If Nokia and Microsoft can combine all of these great things that each brings to the table, please explain to me how this can be a bad thing.

According to the press release, this is what the proposed partnership consists of:

  • Nokia would adopt Windows Phone as its principal smartphone strategy, innovating on top of the platform in areas such as imaging, where Nokia is a market leader.
  • Nokia would help drive the future of Windows Phone. Nokia would contribute its expertise on hardware design, language support, and help bring Windows Phone to a larger range of price points, market segments and geographies.
  • Nokia and Microsoft would closely collaborate on joint marketing initiatives and a shared development roadmap to align on the future evolution of mobile products.
  • Bing would power Nokia’s search services across Nokia devices and services, giving customers access to Bing’s next generation search capabilities. Microsoft adCenter would provide search advertising services on Nokia’s line of devices and services.
  • Nokia Maps would be a core part of Microsoft’s mapping services. For example, Maps would be integrated with Microsoft’s Bing search engine and adCenter advertising platform to form a unique local search and advertising experience
  • Nokia’s extensive operator billing agreements would make it easier for consumers to purchase Nokia Windows Phone services in countries where credit-card use is low.
  • Microsoft development tools would be used to create applications to run on Nokia Windows Phones, allowing developers to easily leverage the ecosystem’s global reach.
  • Nokia’s content and application store would be integrated with Microsoft Marketplace for a more compelling consumer experience.
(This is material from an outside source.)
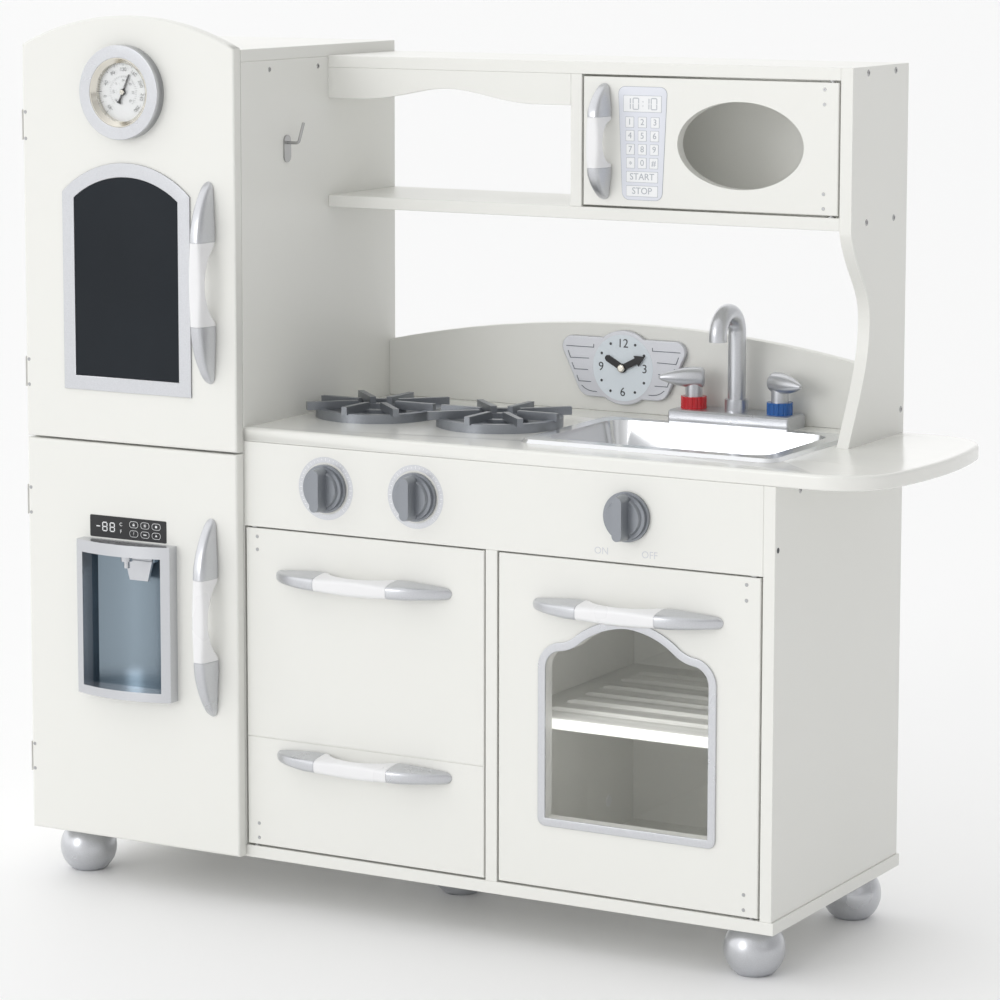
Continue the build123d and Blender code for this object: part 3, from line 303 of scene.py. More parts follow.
def sprayed(name, colour, smoothest, roughest, metallic=0.0, stipple=700.0, bump=0.05, coat=0.0, flakes=0.0):
    """A sprayed or moulded finish; flakes is the spread of a metallic paint's brightness."""
    material = bpy.data.materials.get(name)
    if material:
        return material
    material = bpy.data.materials.new(name)
    material.use_nodes = True
    material.diffuse_color = (*colour, 1)
    nodes, links = material.node_tree.nodes, material.node_tree.links
    shader = nodes["Principled BSDF"]
    shader.inputs["Base Color"].default_value = (*colour, 1)
    shader.inputs["Metallic"].default_value = metallic
    shader.inputs["Coat Weight"].default_value = coat
    shader.inputs["Coat Roughness"].default_value = 0.25
    surface = nodes.new("ShaderNodeGroup")
    surface.node_tree = spray_group()
    surface.inputs["Stipple Scale"].default_value = stipple
    surface.inputs["Smoothest"].default_value = smoothest
    surface.inputs["Roughest"].default_value = roughest
    relief = nodes.new("ShaderNodeBump")
    relief.inputs["Strength"].default_value = bump
    relief.inputs["Distance"].default_value = 0.1 * MM
    links.new(surface.outputs["Roughness"], shader.inputs["Roughness"])
    links.new(surface.outputs["Height"], relief.inputs["Height"])
    links.new(relief.outputs["Normal"], shader.inputs["Normal"])
    if flakes:
        sparkle = nodes.new("ShaderNodeGroup")
        sparkle.node_tree = flake_group()
        sparkle.inputs["Dark"].default_value = (*[part * (1 - flakes) for part in colour], 1)
        sparkle.inputs["Light"].default_value = (*[min(1.0, part * (1 + flakes)) for part in colour], 1)
        links.new(sparkle.outputs["Color"], shader.inputs["Base Color"])
    return material


def ivory_paint():
    return sprayed("ivory paint", bpy.context.scene.kitchen_paint.ivory, 0.30, 0.42, stipple=420, bump=0.06)


def worktop_paint():
    return sprayed("worktop paint", bpy.context.scene.kitchen_paint.ivory, 0.14, 0.22, stipple=420,
                   bump=0.02, coat=0.5)


def silver_paint():
    return sprayed("silver paint", bpy.context.scene.kitchen_paint.silver, 0.24, 0.34, metallic=0.85,
                   bump=0.03, flakes=0.15)


def grip_plastic():
    return sprayed("grip plastic", bpy.context.scene.kitchen_paint.grip, 0.24, 0.34, bump=0.02)


def graphite_plastic():
    return sprayed("graphite plastic", bpy.context.scene.kitchen_paint.graphite, 0.30, 0.42, metallic=0.7,
                   bump=0.05, flakes=0.12)


def bright_steel():
    return sprayed("bright steel", (0.46, 0.46, 0.46), 0.22, 0.36, metallic=1.0, bump=0.03)


def polished_metal():
    return sprayed("polished metal", (0.72, 0.69, 0.62), 0.10, 0.20, metallic=1.0, bump=0.01)


def black_plastic():
    return sprayed("black plastic", (0.012, 0.012, 0.014), 0.28, 0.40, bump=0.02)


def grey_plastic():
    return sprayed("grey plastic", (0.30, 0.33, 0.36), 0.35, 0.45, bump=0.03)


def red_plastic():
    return sprayed("red plastic", bpy.context.scene.kitchen_paint.hot, 0.20, 0.30, bump=0.02, coat=0.3)


def blue_plastic():
    return sprayed("blue plastic", bpy.context.scene.kitchen_paint.cold, 0.20, 0.30, bump=0.02, coat=0.3)


def pale_silver():
    return sprayed("pale silver", (0.64, 0.65, 0.69), 0.32, 0.42, metallic=0.35, bump=0.03, flakes=0.10)


def sink_steel():
    return sprayed("sink steel", (0.76, 0.77, 0.785), 0.14, 0.24, metallic=1.0, bump=0.02)


# Dark strokes that paint the shade of the clock's wing grooves.
def groove_shade_paint():
    return sprayed("groove shade paint", (0.10, 0.12, 0.14), 0.40, 0.50, bump=0.01)


def white_print():
    return sprayed("white print", (0.84, 0.85, 0.86), 0.40, 0.50, bump=0.01)


def dial_print():
    return sprayed("dial print", (0.72, 0.78, 0.83), 0.35, 0.45, bump=0.01)


# Grey for printed marks, and for the painted shade in the door screws' slots.
def grey_print_and_shade():
    return sprayed("grey print and shade", (0.42, 0.44, 0.48), 0.40, 0.50, bump=0.01)


# Dark for printed marks, and for the painted shade in screw slots and a hole.
def dark_print_and_shade():
    return sprayed("dark print and shade", (0.035, 0.037, 0.042), 0.40, 0.50, bump=0.01)


def slate_paint():
    """Chalkboard paint with a faint trace of wiped chalk."""
    material = bpy.data.materials.get("slate paint")
    if material:
        return material
    slate = bpy.context.scene.kitchen_paint.slate
    material = sprayed("slate paint", slate, 0.55, 0.70, stipple=900, bump=0.10)
    nodes, links = material.node_tree.nodes, material.node_tree.links
    nodes["Principled BSDF"].inputs["Specular IOR Level"].default_value = 0.22
    where = nodes.new("ShaderNodeTexCoord")
    haze = nodes.new("ShaderNodeTexNoise")
    haze.inputs["Scale"].default_value = 9.0
    haze.inputs["Detail"].default_value = 5.0
    blend = nodes.new("ShaderNodeMix")
    blend.data_type = "RGBA"
    blend.inputs["A"].default_value = (*slate, 1)
    blend.inputs["B"].default_value = (*[part * 1.5 for part in slate], 1)
    links.new(where.outputs["Object"], haze.inputs["Vector"])
    links.new(haze.outputs["Fac"], blend.inputs["Factor"])
    links.new(blend.outputs["Result"], nodes["Principled BSDF"].inputs["Base Color"])
    return material


def dispenser_paint_and_shade():
    """Silver on the frame, and a darker blue grey painted shade in the hollow behind it."""
    material = bpy.data.materials.get("dispenser paint and shade")
    if material:
        return material
    paint = bpy.context.scene.kitchen_paint
    material = sprayed("dispenser paint and shade", paint.silver, 0.20, 0.30, metallic=0.85, bump=0.02)
    nodes, links = material.node_tree.nodes, material.node_tree.links
    where = nodes.new("ShaderNodeTexCoord")
    parts = nodes.new("ShaderNodeSeparateXYZ")
    # Painted shade: past the front of the door the silver turns into the darker blue grey of the hollow.
    depth = nodes.new("ShaderNodeMapRange")
    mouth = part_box("fridge_lower_door")[0].y
    depth.inputs["From Min"].default_value = mouth - 0.2 * MM
    depth.inputs["From Max"].default_value = mouth + 0.8 * MM
    blend = nodes.new("ShaderNodeMix")
    blend.data_type = "RGBA"
    blend.inputs["A"].default_value = (*paint.silver, 1)
    blend.inputs["B"].default_value = (*paint.hollow_shade, 1)
    links.new(where.outputs["Object"], parts.inputs["Vector"])
    links.new(parts.outputs["Y"], depth.inputs["Value"])
    links.new(depth.outputs["Result"], blend.inputs["Factor"])
    links.new(blend.outputs["Result"], nodes["Principled BSDF"].inputs["Base Color"])
    return material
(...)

So, as you can see there are some positive aspects of Symbian that will be adopted in Windows Phone 7, including the fantastic Ovi Maps capability. Nokia will also help with services, which is excellent because right now there is a fragmented Windows Phone 7 service experience that needs to be addressed to have a global impact with Windows Phone 7.

HTC and Samsung have shown that you can succeed with multiple platforms so I don't know why people think this kills off Nokia and other platforms they want to support. I also think this deal helps push HTC, Samsung, and others to step up the game for quality Windows Phone 7 devices.

Microsoft and Nokia just saved me lots of money as I no longer see any reason for me personally to buy an iOS, BlackBerry, webOS, or Android smartphone since a Nokia Windows Phone 7 device will meet and exceed all of my needs and desires. I will still test out these other platforms, but I can't see them offering anything this partnership platform won't. Apple and Google may not be nervous about this announcement, but HP and RIM might want to think hard about their future plans.